Biology, images, analysis, design...
|"It has long been an axiom of mine that the little things are infinitely the most important" |
Quantiles as summary statistics: Use and misuse
(box and whisker plots, interquartile range, outliers, quantile quantile plots)
Statistics courses, especially for biologists, assume formulae = understanding and teach how to do statistics, but largely ignore what those procedures assume, and how their results mislead when those assumptions are unreasonable. The resulting misuse is, shall we say, predictable...
Use and MisuseQuantiles are under-used by researchers in providing summary statistics, largely because of the addiction of most scientists to the arithmetic mean and the standard deviation. Thes latter statistics are used even when such measures are wholly inappropriate, such as with heavily skewed distributions. We give a number of examples of the correct use of quantiles and box-and-whisker plots, including several where the box-and-whisker plot is given alongside a dot plot - showing the full frequency distribution.

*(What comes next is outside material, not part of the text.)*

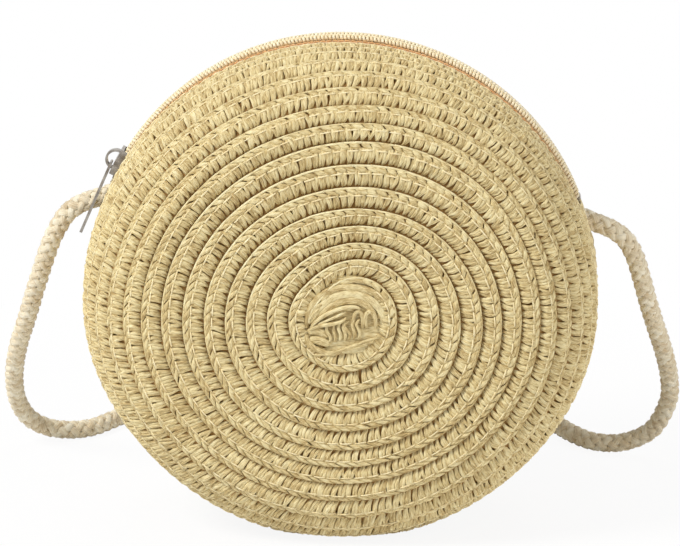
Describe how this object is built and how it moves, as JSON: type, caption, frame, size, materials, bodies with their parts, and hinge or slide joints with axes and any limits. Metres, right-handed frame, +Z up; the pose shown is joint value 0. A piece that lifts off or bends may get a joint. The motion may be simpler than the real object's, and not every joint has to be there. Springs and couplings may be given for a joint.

Whilst box-and-whisker plots can be very useful for comparative purposes, this is only true if the full distribution has been examined first. This is especially true if the range indicates maximum and minimum, since it provides no information on an important part of the distribution - between the quartiles and the range. Use of the 95%, 90% or 80% reference range, or 1.5 times the interquartile range, is preferable, with outliers shown individually. It is, of course, important to label exactly what the 'range' or whiskers represent - without labelling, the figure can be highly misleading.
A common problem is to find a mismatch between the statistics displayed (whether as a box-and-whisker plot or a range plot), and the reported statistical analysis. If it is the difference between arithmetic means that is being tested, then means should appear in the figure or table. If values are log transformed, then the geometric mean is the appropriate statistic. If one of the non-parametric tests is used, then the median is usually the most appropriate statistic.

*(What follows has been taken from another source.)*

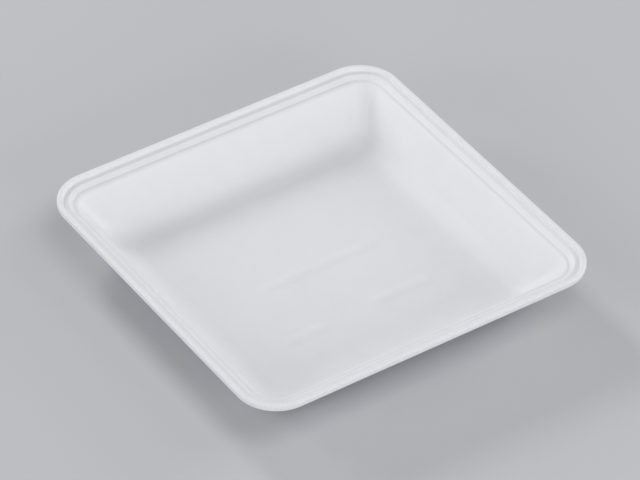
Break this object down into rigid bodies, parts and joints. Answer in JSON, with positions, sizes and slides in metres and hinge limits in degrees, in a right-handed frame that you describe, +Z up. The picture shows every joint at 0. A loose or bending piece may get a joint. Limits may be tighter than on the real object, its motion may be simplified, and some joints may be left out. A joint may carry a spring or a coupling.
{
  "type": "foam meat tray",
  "caption": "Shallow square foam tray with rounded corners, a stepped rim and sloping walls, for packing fresh meat or other food under film.",
  "frame": {"origin": "centre of the plane that the tray stands on", "axes": "+Z up through the open side; X and Y along the two pairs of straight sides"},
  "size_m": [0.18, 0.18, 0.0265],
  "materials": {
    "foam": "satin white expanded polystyrene foam skin"
  },
  "bodies": {
    "root": {"tray": "foam"}
  },
  "joints": []
}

We have given a few examples from the literature,of the use of quantile-quantile plots to assess distributions but it has to be admitted that they are still very rare! This is despite their advocacy in two well known texts on graphical display of data. Even where they are used, there is still a tendency to just condense the information to a simple summary statistic (such as the difference between the plot and the y = x line), rather than interpret them to bring out differences between the distributions.
What the statisticians sayChambers et al. (1983) and Cleveland (1989) (1993) provide excellent coverage of box-and-whisker plots, quantile scatterplots and quantile-quantile plots. Woodward (1999) has a good section on descriptive techniques for quantitative variables which includes quantiles, the five quantile summary and box-and-whisker plots. Griffiths et al. (1998) give a good account of the use of quantiles, box-and-whisker plots and the five quantile summary for summarizing data.

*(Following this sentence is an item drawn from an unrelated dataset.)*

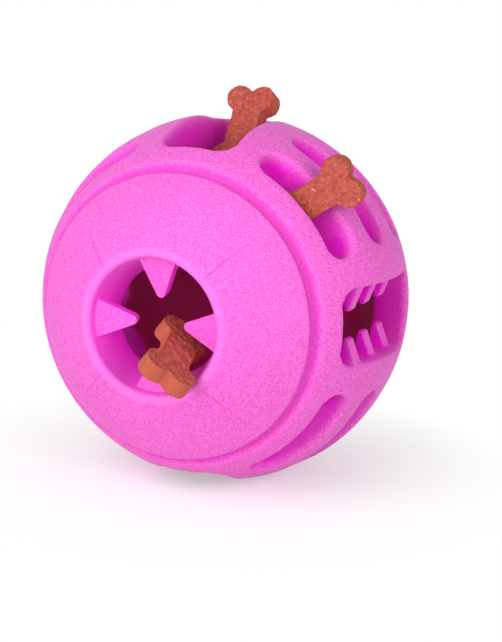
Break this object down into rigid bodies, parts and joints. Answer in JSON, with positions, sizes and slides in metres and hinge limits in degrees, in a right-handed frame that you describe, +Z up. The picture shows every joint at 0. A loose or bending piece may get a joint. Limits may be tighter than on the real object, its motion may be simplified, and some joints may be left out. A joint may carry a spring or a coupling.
{
  "type": "treat dispensing ball",
  "caption": "Hollow rubber ball with toothed mouths at both ends and a slotted band between its domes, holding small bone-shaped biscuits.",
  "frame": {"origin": "middle of the ball", "axes": "-Y out of the front mouth along the ball's polar axis, +Z up, +X to the right of the front mouth"},
  "size_m": [0.0784, 0.083, 0.0848],
  "materials": {
    "rubber": "matte moulded rubber with a fine grain",
    "biscuit": "matte, baked and crumbly"
  },
  "bodies": {
    "ball": {"front_ring": "rubber", "rear_ring": "rubber", "front_dome": "rubber", "rear_dome": "rubber", "grille_upper_right": "rubber", "grille_upper_left": "rubber", "grille_lower_left": "rubber", "grille_lower_right": "rubber", "right_comb_upper": "rubber", "right_comb_lower": "rubber", "left_comb_upper": "rubber", "left_comb_lower": "rubber"},
    "front_tooth_right": {"front_tooth_right": "rubber"},
    "front_tooth_top": {"front_tooth_top": "rubber"},
    "front_tooth_left": {"front_tooth_left": "rubber"},
    "front_tooth_bottom": {"front_tooth_bottom": "rubber"},
    "rear_tooth_right": {"rear_tooth_right": "rubber"},
    "rear_tooth_top": {"rear_tooth_top": "rubber"},
    "rear_tooth_left": {"rear_tooth_left": "rubber"},
    "rear_tooth_bottom": {"rear_tooth_bottom": "rubber"},
    "biscuit_top": {"biscuit_top": "biscuit"},
    "biscuit_slot": {"biscuit_slot": "biscuit"},
    "biscuit_mouth": {"biscuit_mouth": "biscuit"}
  },
  "joints": [
    {"name": "front_tooth_right_flex", "type": "hinge", "parent": "ball", "child": "front_tooth_right", "pos_m": [0.01217, -0.0331, 0], "axis": [0, 0, -1], "range_deg": [-20, 30], "stiffness_Nm_per_rad": 0.01},
    {"name": "front_tooth_top_flex", "type": "hinge", "parent": "ball", "child": "front_tooth_top", "pos_m": [0, -0.0331, 0.01217], "axis": [1, 0, 0], "range_deg": [-20, 30], "stiffness_Nm_per_rad": 0.01},
    {"name": "front_tooth_left_flex", "type": "hinge", "parent": "ball", "child": "front_tooth_left", "pos_m": [-0.01217, -0.0331, 0], "axis": [0, 0, 1], "range_deg": [-20, 30], "stiffness_Nm_per_rad": 0.01},
    {"name": "front_tooth_bottom_flex", "type": "hinge", "parent": "ball", "child": "front_tooth_bottom", "pos_m": [0, -0.0331, -0.01217], "axis": [-1, 0, 0], "range_deg": [-20, 30], "stiffness_Nm_per_rad": 0.01},
    {"name": "rear_tooth_right_flex", "type": "hinge", "parent": "ball", "child": "rear_tooth_right", "pos_m": [0.01217, 0.0331, 0], "axis": [0, 0, 1], "range_deg": [-20, 30], "stiffness_Nm_per_rad": 0.01},
    {"name": "rear_tooth_top_flex", "type": "hinge", "parent": "ball", "child": "rear_tooth_top", "pos_m": [0, 0.0331, 0.01217], "axis": [-1, 0, 0], "range_deg": [-20, 30], "stiffness_Nm_per_rad": 0.01},
    {"name": "rear_tooth_left_flex", "type": "hinge", "parent": "ball", "child": "rear_tooth_left", "pos_m": [-0.01217, 0.0331, 0], "axis": [0, 0, -1], "range_deg": [-20, 30], "stiffness_Nm_per_rad": 0.01},
    {"name": "rear_tooth_bottom_flex", "type": "hinge", "parent": "ball", "child": "rear_tooth_bottom", "pos_m": [0, 0.0331, -0.01217], "axis": [1, 0, 0], "range_deg": [-20, 30], "stiffness_Nm_per_rad": 0.01},
    {"name": "biscuit_top_pull", "type": "slide", "parent": "ball", "child": "biscuit_top", "axis": [0.029, 0.4362, 0.8994], "range_m": [0, 0.02]},
    {"name": "biscuit_slot_pull", "type": "slide", "parent": "ball", "child": "biscuit_slot", "axis": [0.8303, 0.111, 0.5462], "range_m": [0, 0.018]},
    {"name": "biscuit_mouth_pull", "type": "slide", "parent": "ball", "child": "biscuit_mouth", "axis": [0.1004, -0.9937, 0.0502], "range_m": [0, 0.018]}
  ]
}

Altman & Bland (1996) provide a useful summary of the properties and uses of quantiles in medical research whilst Frigge et al. (1989) detail the uses of box-and-whisker plots for exploratory data analysis. Wartenberg & Northridge (1991) advocate the use of quantile-quantile plots in case-control studies for exploring and comparing the distribution of exposure among cases and controls.
Wikipedia has sections on quantiles , box-and-whiskerplots and quantile-quantile plots . NetMBA provides a short section on interpretation of boxplots. NIST/SEMATECH provides a good account of quantile-quantile plots.